The STL has some really nice features if you plan on doing mostly TIG.

Miller is the only company that gaurantees 1/8" 7018 and 6010 rods will run well when hooked to 110 volt power. They worked really hard on that.

I had a Maxstar 140 (made by Fronius) and they said right in the manual, not to try 6010 with it. Most inverters can't produce the high open-circuit-voltage needed by

6010 to be happy.

Lift arc works, but as you noticed, not always perfectly.
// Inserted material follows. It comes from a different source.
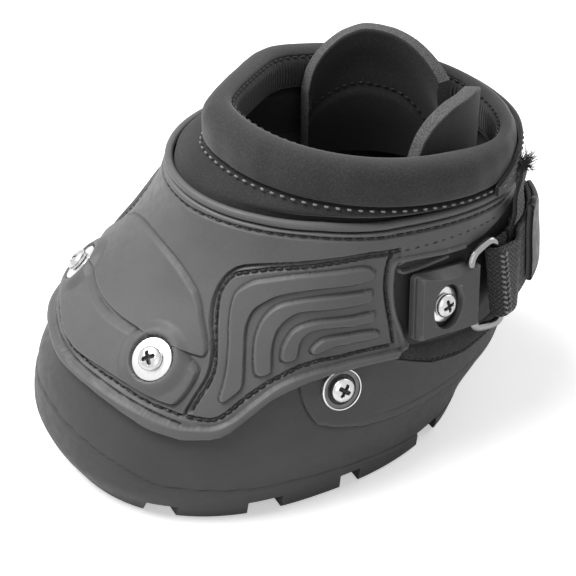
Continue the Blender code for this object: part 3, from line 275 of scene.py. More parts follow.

Copper capacity will be half of it's steel capacity, so at 150 amps max output it could TIG weld 0.075" copper. A high helium content helium/argon mix will make it much happier on copper. I welded a 13 foot seam in 16 ga copper with my Maxstar 140, using pure helium, from a 110 volt outlet.

You can easily make your own remotes. I don't know why Miller plays this game with remotes. Foot pedals are really easy to build.

If you don't tell them you made your own remote, how will they know?

There is always the Dynasty 200DX. At $2700 complete it is about twice the Maxstar 150 STL package price, but it will do everything you ask, including 6010 rods and 120 volt input.

Reply to
Ernie Leimkuhler

Thanks. Looks like it'll be the STH then. Never dealt with the portables before, and the pricing/feature tradeoffs are more significant than in the larger transformer machines. The 6010 and

7018, as well as easy/clean starts need to be a priority. I wish I could justify the Dynasty, but...... I actually has the cash 6 months ago, and was ready to order the machine, but my truck was front-ended and totalled. The new truck IS blue, but it doesn't have anywhere to hook up the leads :) Thighter financial constraint has made this a LOT tougher decision.